Assignment or change of control
Further to consideration of termination provisions, managers should be mindful of contractual provisions that could be drafted to address their other exit strategies. For example, many platform agreements will provide that a change of control constitutes an automatic termination event. In such a case, it may be difficult to realise the value of the manager’s business because such a clause will hinder or may even render a sale impossible. Providing for a specific right of assignment may therefore useful.
Duration
Most platform agreements will be open-ended in duration. However, providing for a fixed term, with potential renewal rights, is worth considering, especially if: the manager expects to exit the platform and offer a stand-alone fund within a specific time frame.
Non-compete
Platforms may request the inclusion of non-compete provisions, at least within the same product range (e.g., UCITS). While such provisions may not seem relevant when initially signing up for a platform, they may become desirable once the manager is comfortable in the particular regulated environment or has identified its own investor base and is intending on transitioning into a new stand-alone fund, perhaps initially by establishing a stand-alone fund in parallel with the platform. Including a provision guaranteeing a certain capacity to the platform (addressed further below) instead of a non-compete clause may be a satisfactory compromise from the perspectives of both the manager and platform.
Conversely, the manager may, in turn, seek a non-compete provision from the platform with regard to rival sub-funds, as discussed further below.
Capacity
Some platforms may require that a manager guarantee an ability to service a certain capacity or level of assets. This can be a useful negotiating point where the relevant strategy relates to a tight asset class with limited availability of, or liquidity in, target assets. This may be a reasonable alternative to a non-compete clause or a concession in response to a request to afford a manager exclusivity with regard to a given strategy on the platform. An element of reciprocity may also be appropriate here, with the platform undertaking to obtain a minimum level of subscriptions within a designated period or to meet some other such target – for example, to match the level of subscriptions that the manager itself brings into the fund.
Other sub-funds
While the presence of a range of managers on a platform is part of its attraction from an economic and branding perspective, this may also have negative aspect and ideally, therefore, it is in manager’s best interests to have an element of control over the types of funds that may be launched alongside any proposed new sub-fund they are to be appointed to. Some key concerns in this regard might be to limit the ability of managers with competing strategies to be taken onto the same platform (especially if such managers would enjoy the same distribution channels and these are a key part of the platform’s attraction).

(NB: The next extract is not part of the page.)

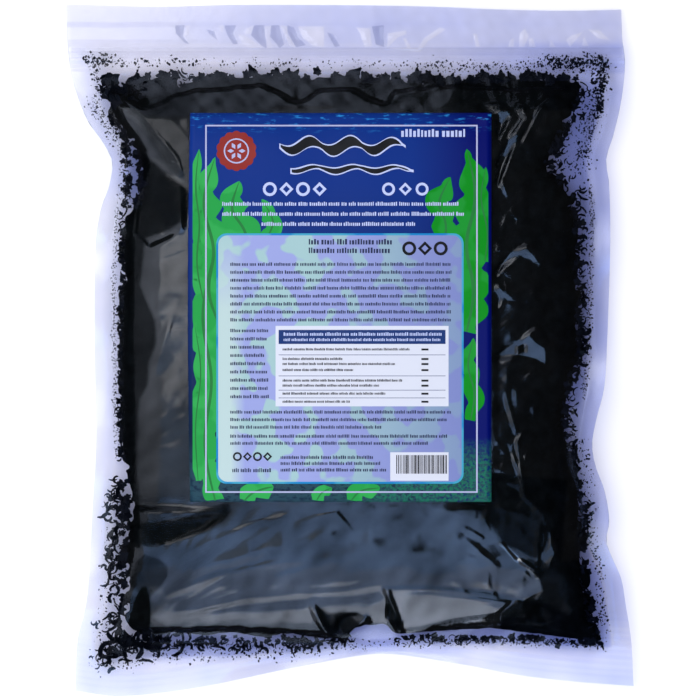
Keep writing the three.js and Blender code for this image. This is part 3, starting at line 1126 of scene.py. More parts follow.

However, apart from competition issues, managers pursuing ethical or environmental mandates, for example, may find it embarrassing to discover that co-managers on the same platform are pursuing contrary strategies. Managers may also wish to avoid being on a platform with highly leveraged strategies because, notwithstanding that segregated liability between sub-funds is provided for under statutory legislation in jurisdictions such as Ireland, there is a danger of negative publicity if a platform sub-fund goes into insolvent liquidation.

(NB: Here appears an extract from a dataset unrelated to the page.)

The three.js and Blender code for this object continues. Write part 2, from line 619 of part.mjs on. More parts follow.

Ultimately managers will need to be comfortable with the existing range of sub-funds on a platform, but it is in their best interest to also have rights regarding future additions. Possible rights in this regard might take the form of a right of veto regarding the appointment of future managers but consultation and notification would be appropriate at a minimum.
Board role
The general level of interaction with the management of the fund structure as a whole should also be borne in mind. At a minimum, a sub-investment manager would need to formally report annually but, given the typical standard of (at least) quarterly board meetings, more frequent interaction is likely to be expected and ideally, this will be addressed in the terms of the appointment. The potential for a representative of a sub-investment manager to obtain a seat on the board of directors of the fund or its management company could be explored in this regard. However, in most cases, this is unlikely to be an option in practice.
Liability Standard
A platform will typically require the inclusion of liability provisions in the agreement appointing the on-boarding manager, and the standard in this regard will normally be negligence, fraud or wilful misconduct. Negligence is a higher standard of case than the “gross negligence” standard to which U.S. managers are accustomed. However, where a platform features a lead investment manager, such lead manager will generally never agree to a lesser standard of liability for a sub-investment manager than the standard to which the lead manager itself is subject.

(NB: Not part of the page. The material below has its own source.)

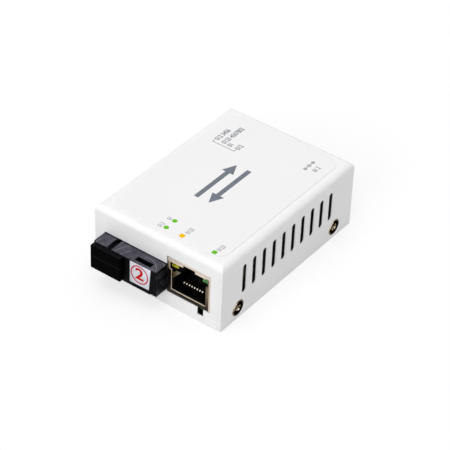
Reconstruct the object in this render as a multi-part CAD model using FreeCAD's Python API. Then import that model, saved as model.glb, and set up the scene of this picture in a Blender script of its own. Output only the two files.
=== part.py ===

Role and discretion – rights regarding counterparties
A platform will be established with specified key service providers (e.g., the administrator, custodian or depositary) and it generally will not be possible to vary these at the behest of any sub-investment manager. However, in relation to other service providers (such as brokers and trade counterparties), there may be some flexibility, and it would be appropriate to explore whether these relationships are established at the platform level or if there is any discretion available. In some cases, there may be exclusive arrangements with brokers or counterparties – these may be companies affiliated with the platform sponsor, and the related fee arrangements (which will probably be non-negotiable) may not be the most favourable available.
Apart from the freedom to deal with the counterparties a manager chooses, the extent to which further sub-delegation or outsourcing is possible may also be relevant for some managers. For example, the ability to outsource currency hedging or other discrete aspects of portfolio management.
Marketing
Platforms often market themselves on the basis of their distribution network and access to investors. It is appropriate to obtain full details in this regard prior to joining the platform, particularly if there will be restrictions on engaging in alternative marketing or if the platform’s channels are expected to be the primary or sole distribution route. Primary advantages of both UCITS-compliant, and now AIFMD-compliant, funds are their potential for international distribution under a pan-European passport, so it is appropriate to make sure that this is being used in practice. However, funds are generally sold rather than bought, so ensuring that a fund will be available for distribution in a jurisdiction is merely a first step – details should be provided as to any marketing and sales activity to be undertaken, as well as the right of the sub-investment manager to conduct its own marketing in respect of the sub-fund to which it has been appointed, or to appoint third parties in this regard at its discretion (and the cost / fee implications of this).
Conclusion
Third-party fund platforms have proven increasingly popular in recent years due to the cost and complexity involved in new fund launches and this trend seems likely to not only continue but grow in the post AIFMD world. It is clear that there are instances where a platform will be the most appropriate solution for a manager but this will not always be the case. It is essential to undertake a thorough analysis of the benefits and potential disadvantages afforded prior to joining a platform. Managers joining platforms need to ensure that as well as facilitating cost efficient market access in the short term, the contractual terms of the arrangement safeguard their position to the greatest extent possible without compromising their medium and longer term plans.